Example: There’s a lot to parse in that problem description.  The first thing to notice is that the set of links C doesn’t necessarily have to link anything together (it’s not like it has to apply to an underlying graph).  So we can just give them names:

C={a,b,c,d,e}

Next, there is no reason why the set of capacities has to be assigned as a bijection to C- the set M could be a different size entirely than the size of C:

M={1,2}

The cost function has to have the property that if we assign a 2 to a link, it has to cost as least as much as assigning 1 to the link:

g(c,1) = 3 for all c

g(c,2) = 4 for all c

The delay function has to have the property that if we assign a higher capacity to a link, the delay can’t be larger than assigning a lower capacity:

d(c,1) = 6 for all c

d(c,2) = 5 for all c

In this case, if we assign the capacity of 1 to all links, we get a total cost of 15 and a total delay of 30.  If we assign the capacity of 2 to all links, we get a total cost of 20 and a total delay of 25.     If we have K = 18, and J = 27, we can achieve that by setting 2 links to have capacity 1 and 3 links to have capacity 2.

The reduction: The example above is pretty close to how the reduction will work.  We will reduce from Sum of Subsets, so we start with a set S of integers and a target B.   Our set C will have one element for each element in S.  Our set M will be {1,2}.  Assigning a capacity of 1 will imply we don’t want to take this element in S’, and assigning a capacity of 2 will imply that we do.  (This makes more sense if I can use the set {0,1} for M, but the problem description says the elements of M have to be positive)

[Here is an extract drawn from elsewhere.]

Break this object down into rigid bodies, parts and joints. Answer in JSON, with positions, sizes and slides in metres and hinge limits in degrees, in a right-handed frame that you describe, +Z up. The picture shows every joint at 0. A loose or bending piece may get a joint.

We will define our g function so that g(c,1) = 1 for all c, and g(c,2) will be s(c)+1 (where s(c) is the size of the element in S that corresponds to c).

Our d function will work similarly:  d(c,1) = s(c)+1 for all c, and d(c,2) = 1 for all c.  These functions both follow the restrictions for how g and d work.

Set K = |S| + B.  Since each cost is either s(c)+1 or 1, this is saying that there needs to be enough elements assigned a 1 (such that its cost is 1, instead of s(c)+1) to that the sizes of those elements does not exceed K.

Let T = The sum of all of the sizes of all of the elements in S.  Then let J = |S| + T – B.  Again, each d value always includes 1, and may include s(c) as well.  So this is saying that there needs to be enough values assigned a 2 (so that its delay is 1) so that the sizes of those elements does not exceed J.

If S has a SOS solution S’, then assigning a capacity of 2 to all elements in S’ and a 1 to all elements in S’ gives us a cost value of exactly K, and a delay value of exactly J.

If we have a Capacity Assignment solution, then notice that K+J = 2|S|  + T, and so is the sum of all delays and capacities no matter what assignment is chosen.  (g(c,m) + d(c,m) = s(c)+2, for all c, no matter what m we use).  So if the sum of the delays (or costs) were strictly less than K, the sum of the costs (or delays) would have to be strictly more than J.  The only way to satisfy both the K and J constraints is to make the sums exactly equal, which gives us a SOS solution.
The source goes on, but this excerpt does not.